##### MATERIAL PROVIDED

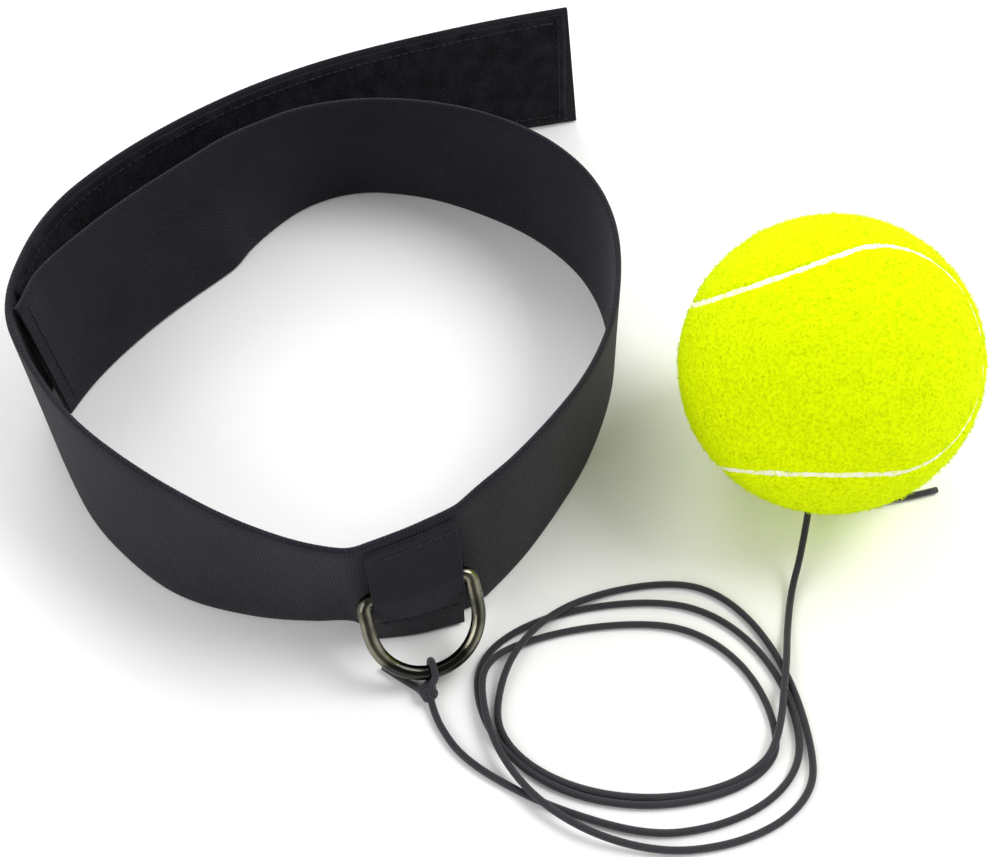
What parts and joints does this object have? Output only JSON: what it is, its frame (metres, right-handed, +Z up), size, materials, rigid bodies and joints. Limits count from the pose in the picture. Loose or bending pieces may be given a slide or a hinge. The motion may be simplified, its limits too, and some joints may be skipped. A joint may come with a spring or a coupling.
{
  "type": "reflex ball headband",
  "caption": "Elastic strap headband with hook-and-loop closure, a D-ring on a sewn tab and a felt ball on a thin elastic cord.",
  "frame": {"origin": "middle of the base of the strap, D-ring and ball, on the surface they stand on", "axes": "+Z up along the strap's width, +X from the strap toward the ball, +Y from the D-ring toward the back of the head loop"},
  "size_m": [0.2144, 0.2262, 0.065],
  "materials": {
    "strap_webbing": "ribbed elastic webbing",
    "hook_tape": "nylon hook tape",
    "loop_pile": "soft loop pile",
    "thread": "polyester thread",
    "ring_metal": "black nickel plate",
    "cord_braid": "braided elastic",
    "core_rubber": "moulded",
    "ball_felt": "napped felt",
    "seam_rubber": "cured adhesive"
  },
  "bodies": {
    "headband": {"strap_loop": "strap_webbing", "hook_tape": "hook_tape", "hook_stitching": "thread", "inner_end_stitching": "thread", "ring_tab": "strap_webbing", "tab_stitching": "thread", "cord_lead": "cord_braid", "cord_coil": "cord_braid", "ball_lead": "cord_braid"},
    "closure_tail": {"strap_tail": "strap_webbing", "loop_panel": "loop_pile", "loop_stitching": "thread", "tail_end_stitching": "thread"},
    "ring": {"d_ring": "ring_metal", "ring_knot": "cord_braid", "knot_tail": "cord_braid"},
    "ball": {"core_cup_lower": "core_rubber", "core_cup_upper": "core_rubber", "felt_panel_a": "ball_felt", "felt_panel_b": "ball_felt", "felt_seam": "seam_rubber", "ball_cord": "cord_braid"}
  },
  "joints": [
    {"name": "tail_peel", "type": "hinge", "parent": "headband", "child": "closure_tail", "pos_m": [-0.096, -0.03836, 0.0175], "axis": [0, 0, 1], "range_deg": [-1, 50]},
    {"name": "ring_swing", "type": "hinge", "parent": "headband", "child": "ring", "pos_m": [-0.01285, -0.08061, 0.0175], "axis": [-0.9397, -0.342, 0], "range_deg": [-20, 125]},
    {"name": "ball_twist", "type": "hinge", "parent": "headband", "child": "ball", "pos_m": [0.0749, -0.032, 0.0325], "axis": [-0.1072, -0.7446, -0.6588], "continuous": true}
  ]
}
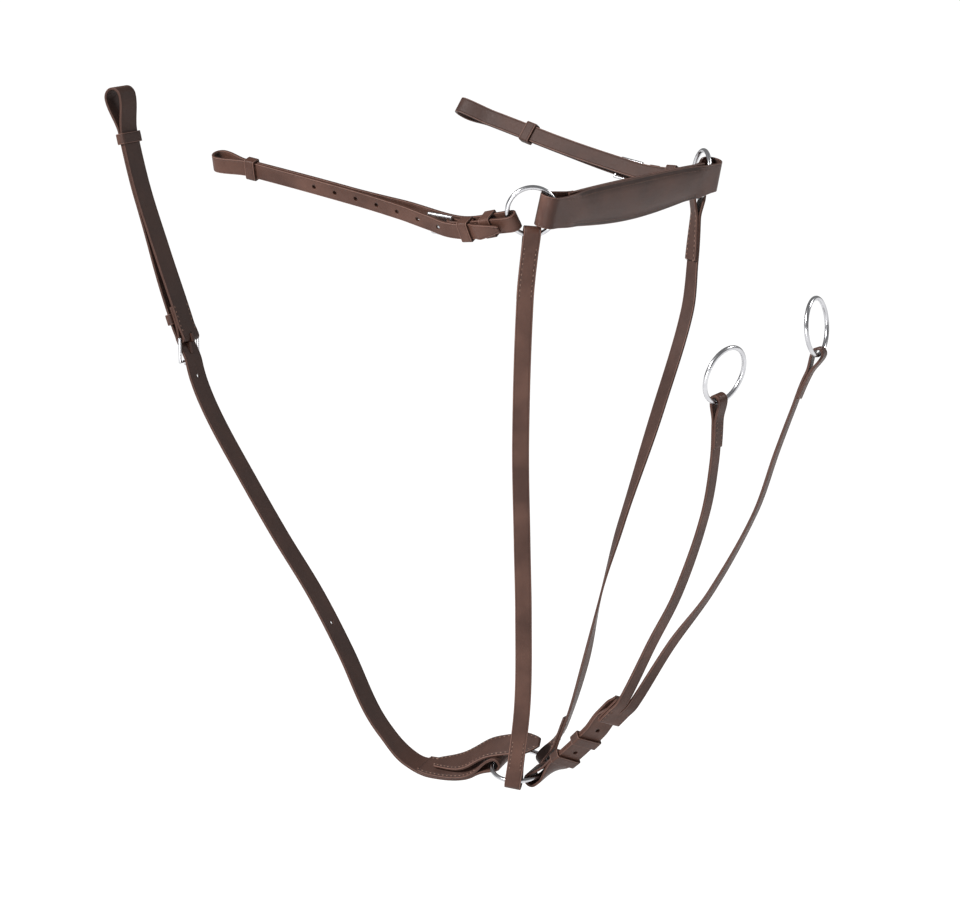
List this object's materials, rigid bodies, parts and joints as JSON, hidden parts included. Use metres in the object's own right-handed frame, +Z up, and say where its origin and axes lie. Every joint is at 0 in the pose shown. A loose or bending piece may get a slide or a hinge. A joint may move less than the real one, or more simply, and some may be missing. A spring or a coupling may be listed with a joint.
{
  "type": "hunting breastplate with running martingale",
  "caption": "Leather hunting breastplate with a padded wither band, saddle straps, girth strap and a running martingale fork with rein rings.",
  "frame": {"origin": "midway between the centres of the two wither rings, at the withers", "axes": "+X forward along the horse, +Y to the horse's left, +Z up"},
  "size_m": [0.8023, 0.3549, 0.6628],
  "materials": {
    "strap_leather": "smooth havana bridle leather with burnished edges and tone-on-tone stitching",
    "pad_leather": "soft grained leather over foam",
    "lining_leather": "soft suede-backed lining leather",
    "pad_foam": "soft closed-cell foam, hidden",
    "ring_metal": "polished stainless steel wire",
    "buckle_metal": "polished stainless steel"
  },
  "bodies": {
    "pad": {"wither_pad_cover": "pad_leather", "wither_pad_lining": "lining_leather", "wither_pad_foam": "pad_foam"},
    "wither_ring_right": {"wither_ring_right": "ring_metal"},
    "wither_ring_left": {"wither_ring_left": "ring_metal"},
    "neck_straps": {"neck_strap_right": "strap_leather", "neck_strap_left": "strap_leather"},
    "chest_ring": {"chest_ring": "ring_metal"},
    "girth": {"girth_strap": "strap_leather", "ring_guard": "strap_leather", "girth_buckle_keeper": "strap_leather"},
    "girth_loop_keeper": {"girth_loop_keeper": "strap_leather"},
    "girth_buckle": {"girth_buckle": "buckle_metal"},
    "girth_tongue": {"girth_tongue": "buckle_metal"},
    "martingale": {"martingale_fork": "strap_leather", "martingale_ring_strap": "strap_leather", "martingale_stud": "buckle_metal", "martingale_keeper_lower": "strap_leather"},
    "martingale_keeper_upper": {"martingale_keeper_upper": "strap_leather"},
    "rein_ring_right": {"rein_ring_right": "ring_metal"},
    "rein_ring_left": {"rein_ring_left": "ring_metal"},
    "saddle_right": {"saddle_strap_right": "strap_leather", "saddle_ring_keeper_right": "strap_leather", "saddle_buckle_keeper_right": "strap_leather"},
    "saddle_loop_keeper_right": {"saddle_loop_keeper_right": "strap_leather"},
    "saddle_buckle_right": {"saddle_buckle_right": "buckle_metal"},
    "saddle_tongue_right": {"saddle_tongue_right": "buckle_metal"},
    "saddle_left": {"saddle_strap_left": "strap_leather", "saddle_ring_keeper_left": "strap_leather", "saddle_buckle_keeper_left": "strap_leather"},
    "saddle_loop_keeper_left": {"saddle_loop_keeper_left": "strap_leather"},
    "saddle_buckle_left": {"saddle_buckle_left": "buckle_metal"},
    "saddle_tongue_left": {"saddle_tongue_left": "buckle_metal"}
  },
  "joints": [
    {"name": "wither_ring_right_turn", "type": "hinge", "parent": "pad", "child": "wither_ring_right", "pos_m": [0, -0.145, 0], "axis": [0.6249, -0.766, -0.1512], "continuous": true},
    {"name": "wither_ring_left_turn", "type": "hinge", "parent": "pad", "child": "wither_ring_left", "pos_m": [0, 0.145, 0], "axis": [0.6249, 0.766, -0.1512], "continuous": true},
    {"name": "neck_swing", "type": "hinge", "parent": "pad", "child": "neck_straps", "pos_m": [-0.00217, 0, -0.02249], "axis": [0, 1, 0], "range_deg": [-8, 8]},
    {"name": "chest_ring_turn", "type": "hinge", "parent": "neck_straps", "child": "chest_ring", "pos_m": [-0.112, 0, -0.579], "axis": [0.1, -0.2799, 0.9548], "continuous": true},
    {"name": "girth_swing", "type": "hinge", "parent": "neck_straps", "child": "girth", "pos_m": [-0.1391, -0.0016, -0.57663], "axis": [0.0318, -0.9582, -0.2843], "range_deg": [-4, 12]},
    {"name": "martingale_swing", "type": "hinge", "parent": "neck_straps", "child": "martingale", "pos_m": [-0.08496, -0.00114, -0.58217], "axis": [0.0724, 0.9591, 0.2736], "range_deg": [-5, 8]},
    {"name": "rein_ring_right_swing", "type": "hinge", "parent": "martingale", "child": "rein_ring_right", "pos_m": [0.15533, -0.06912, -0.17189], "axis": [0.1304, 0.9915, 0], "range_deg": [-35, 35]},
    {"name": "rein_ring_left_swing", "type": "hinge", "parent": "martingale", "child": "rein_ring_left", "pos_m": [0.17738, 0.07241, -0.14764], "axis": [-0.1709, 0.9853, 0], "range_deg": [-35, 35]},
    {"name": "saddle_swing_right", "type": "hinge", "parent": "pad", "child": "saddle_right", "pos_m": [-0.0168, -0.15676, -0.00986], "axis": [-0.2538, -0.3824, 0.8885], "range_deg": [-8, 8]},
    {"name": "saddle_buckle_swing_right", "type": "hinge", "parent": "saddle_right", "child": "saddle_buckle_right", "pos_m": [-0.07972, -0.15821, -0.01962], "axis": [-0.0745, 0.3956, -0.9154], "range_deg": [0, 8]},
    {"name": "saddle_tongue_swing_right", "type": "hinge", "parent": "saddle_right", "child": "saddle_tongue_right", "pos_m": [-0.07972, -0.15821, -0.01962], "axis": [-0.0745, 0.3956, -0.9154], "range_deg": [0, 14]},
    {"name": "saddle_loop_keeper_slide_right", "type": "slide", "parent": "saddle_right", "child": "saddle_loop_keeper_right", "axis": [-0.9925, -0.0078, 0.1219], "range_m": [-0.008, 0.0025]},
    {"name": "saddle_swing_left", "type": "hinge", "parent": "pad", "child": "saddle_left", "pos_m": [-0.01708, 0.1572, -0.00879], "axis": [-0.2148, 0.3548, 0.9099], "range_deg": [-8, 8]},
    {"name": "saddle_buckle_swing_left", "type": "hinge", "parent": "saddle_left", "child": "saddle_buckle_left", "pos_m": [-0.08094, 0.15857, -0.00731], "axis": [0.1415, 0.5046, 0.8517], "range_deg": [0, 8]},
    {"name": "saddle_tongue_swing_left", "type": "hinge", "parent": "saddle_left", "child": "saddle_tongue_left", "pos_m": [-0.08094, 0.15857, -0.00731], "axis": [0.1415, 0.5046, 0.8517], "range_deg": [0, 14]},
    {"name": "saddle_loop_keeper_slide_left", "type": "slide", "parent": "saddle_left", "child": "saddle_loop_keeper_left", "axis": [-0.9715, 0.0296, 0.2353], "range_m": [-0.008, 0.0025]},
    {"name": "girth_buckle_swing", "type": "hinge", "parent": "girth", "child": "girth_buckle", "pos_m": [-0.52181, 0, -0.19372], "axis": [0, 1, 0], "range_deg": [-5, 0]},
    {"name": "girth_tongue_swing", "type": "hinge", "parent": "girth", "child": "girth_tongue", "pos_m": [-0.52181, 0, -0.19372], "axis": [0, 1, 0], "range_deg": [0, 8]},
    {"name": "girth_loop_keeper_slide", "type": "slide", "parent": "girth", "child": "girth_loop_keeper", "axis": [-0.2553, 0, 0.9669], "range_m": [-0.008, 0.0025]},
    {"name": "martingale_keeper_slide", "type": "slide", "parent": "martingale", "child": "martingale_keeper_upper", "axis": [0.7088, -0.0014, 0.7054], "range_m": [-0.004, 0.004]}
  ]
}
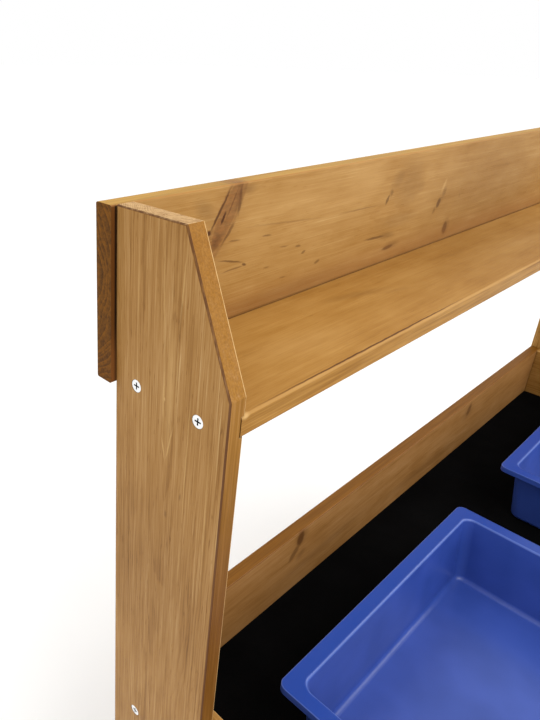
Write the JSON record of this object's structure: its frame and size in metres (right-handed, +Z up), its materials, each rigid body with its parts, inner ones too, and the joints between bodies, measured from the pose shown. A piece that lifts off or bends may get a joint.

##########

### TASK DIRECTIONS
Copy every line of the material in which the word "JSON" occurs.

### EXPECTED OUTPUT
What parts and joints does this object have? Output only JSON: what it is, its frame (metres, right-handed, +Z up), size, materials, rigid bodies and joints. Limits count from the pose in the picture. Loose or bending pieces may be given a slide or a hinge. The motion may be simplified, its limits too, and some joints may be skipped. A joint may come with a spring or a coupling.
List this object's materials, rigid bodies, parts and joints as JSON, hidden parts included. Use metres in the object's own right-handed frame, +Z up, and say where its origin and axes lie. Every joint is at 0 in the pose shown. A loose or bending piece may get a slide or a hinge. A joint may move less than the real one, or more simply, and some may be missing. A spring or a coupling may be listed with a joint.
Write the JSON record of this object's structure: its frame and size in metres (right-handed, +Z up), its materials, each rigid body with its parts, inner ones too, and the joints between bodies, measured from the pose shown. A piece that lifts off or bends may get a joint.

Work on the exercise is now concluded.